Penny Pence

Personal information
- Full name: Carol Jane Pence
- Nickname: "Penny"
- National team: United States
- Born: May 11, 1929 Indianapolis, Indiana, U.S.
- Died: November 4, 2025 (aged 96) New Orleans, Louisiana, U.S.

Sport
- Sport: Swimming
- Strokes: Breaststroke
- Club: Lafayette Country Club

Medal record
Representing United States
Pan American Games
| Gold medal – first place | 1951 Buenos Aires | 3x100m medley relay |
| Bronze medal – third place | 1951 Buenos Aires | 200m breaststroke |

= Penny Pence =

American swimmer (1929–2025)

Carol Jane "Penny" Pence Taylor (May 11, 1929 – November 4, 2025), also known by her married name Penny Taylor, was an American competition swimmer who represented the United States at the 1948 Summer Olympics in London. She competed in the preliminary heats of the women's 200-meter breaststroke, and finished with a time of 3:28.1. Pence swam for the Lafayette Swim Club in Indiana and attended Purdue University. In 1951, when Pence was a finalist for the James E. Sullivan Award, she was part of the U.S. Team for the first Pan American Games in 1951, winning a gold medal in the 3×100 meter medley relay and a bronze medal in the 200 meter breaststroke.

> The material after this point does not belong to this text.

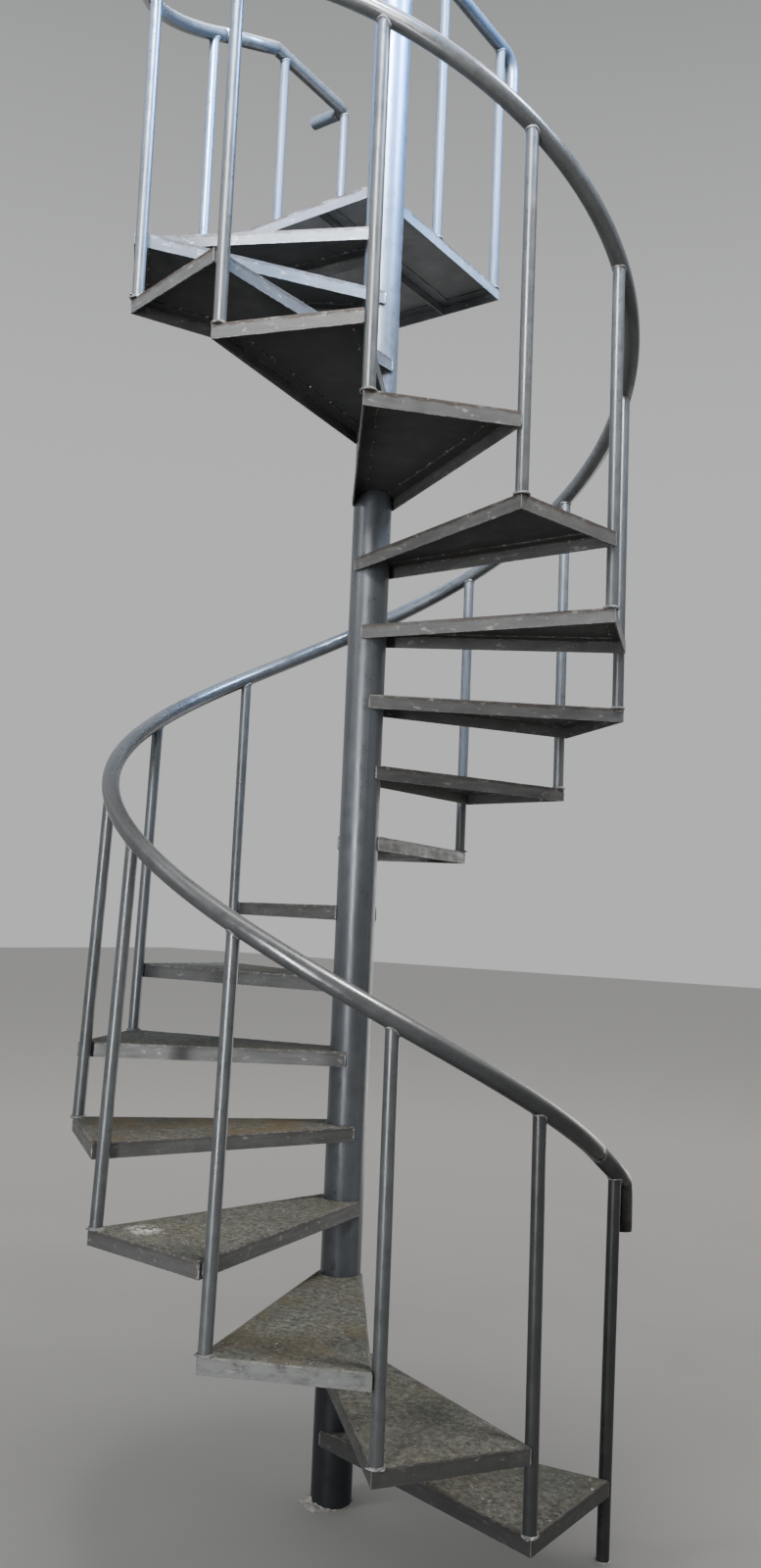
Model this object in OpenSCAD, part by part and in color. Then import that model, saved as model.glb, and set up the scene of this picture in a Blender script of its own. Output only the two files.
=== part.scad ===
// Spiral staircase of welded steel: a round centre pole carries winding treads
// that climb clockwise to a square landing, with pipe balusters under a coiled
// pipe handrail. The pole's foot is the origin, +Z is up, and the landing's
// wall edge faces +Y. All lengths are in millimetres.

/* [Flight] */
// Height from one tread top to the next
riser = 205; // [185:1:225]
// Angle that each tread turns from the one below
step_angle = 30.75; // [28:0.25:32]

/* [Centre pole] */
// Outside diameter of the centre pole
pole_d = 114.3; // [90:0.1:140]
// Wall of the centre pole
pole_wall = 4.5; // [3:0.5:8]
// Height of the pole above the landing
pole_above = 1000; // [930:5:1200]
// Thickness of the disc that closes the pole's foot
pole_foot_t = 8; // [4:1:15]
// Thickness of the cap plate on the pole
pole_cap_t = 5; // [3:1:10]
// Rounding of the cap's edge
pole_cap_round = 2.5; // [1:0.5:3]

/* [Treads] */
// Distance from the pole's axis to a tread's straight outer face
tread_reach = 741.5; // [700:0.5:790]
// Gap in plan between the outer corners of one tread and the next
corner_gap = 7.5; // [2:0.5:20]
// Distance from the pole's axis to the inner ends of a tread's side bars
bar_start = 0; // [-10:1:15]
// Leg of the angle bars that frame the treads
angle_leg = 38; // [30:1:45]
// Thickness of the angle bars
angle_t = 4; // [3:0.5:6]
// Thickness of the tread plates
plate_t = 2.5; // [2:0.5:5]
// Step back of the plates from the frame's outer faces
plate_inset = 1; // [0.5:0.5:5]
// Thickness of the gritty coat on the plates
coat_t = 1.5; // [1:0.5:4]
// Step back of the coat from the plate's edges
coat_inset = 2; // [1:0.5:8]

/* [Balusters] */
// Outside diameter of the balusters
baluster_d = 33.7; // [26:0.1:38]
// Wall of the balusters
baluster_wall = 2.6; // [2:0.1:4]
// Distance from a tread's outer face in to the baluster's axis
baluster_inset = 12; // [10:0.5:20]
// Thickness of the disc in the foot of the newel
newel_foot_t = 5; // [3:1:10]

/* [Handrail] */
// Outside diameter of the rail pipe
rail_d = 48.3; // [42:0.1:55]
// Wall of the rail pipe
rail_wall = 2.9; // [2:0.1:4]
// Radius of the tight bends at the rail's ends
elbow_r = 36; // [28:1:42]
// Height of the rail's axis over a tread's top, at its baluster
rail_rise = 972; // [900:1:1020]
// How much lower the rail's axis runs at the last baluster
rail_ease = 15; // [0:1:100]
// Number of steps over which the rail comes down by that much
ease_steps = 4; // [3:1:6]
// How far the rail's lower part leans in towards the pole, at the most
rail_lean = 36; // [0:1:50]
// Number of steps over which the rail leans in and out again
lean_steps = 9; // [6:1:12]
// Distance of the coil's lower end from the newel, up the stair
joint_in = 130; // [100:5:160]
// Length of the straight pipe from there, over the newel, to the elbow
rail_tail = 226; // [210:1:260]
// Length of the leg that hangs from the rail's lower end
tail_leg = 128; // [90:1:180]
// Distance of the coil's upper end past the last baluster
joint_out = 42; // [30:1:60]

/* [Landing] */
// Width of the landing, along X
landing_w = 756; // [700:1:800]
// Depth of the landing from its front edge to the wall, along Y
landing_depth = 780; // [740:1:820]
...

After retiring from competition, Pence became a professional swim coach in the St. Louis area for 35 years, with one of her students being five-time Olympic gold medalist Tom Jager. She served in many positions for USA Swimming, being team leader at the 1984 and 1992 Summer Olympics, deck marshal at the 1996 Olympics, and chef de mission in seven FINA World Championships.

Pence later lived in New Orleans, Louisiana, where she died on November 4, 2025, at the age of 96.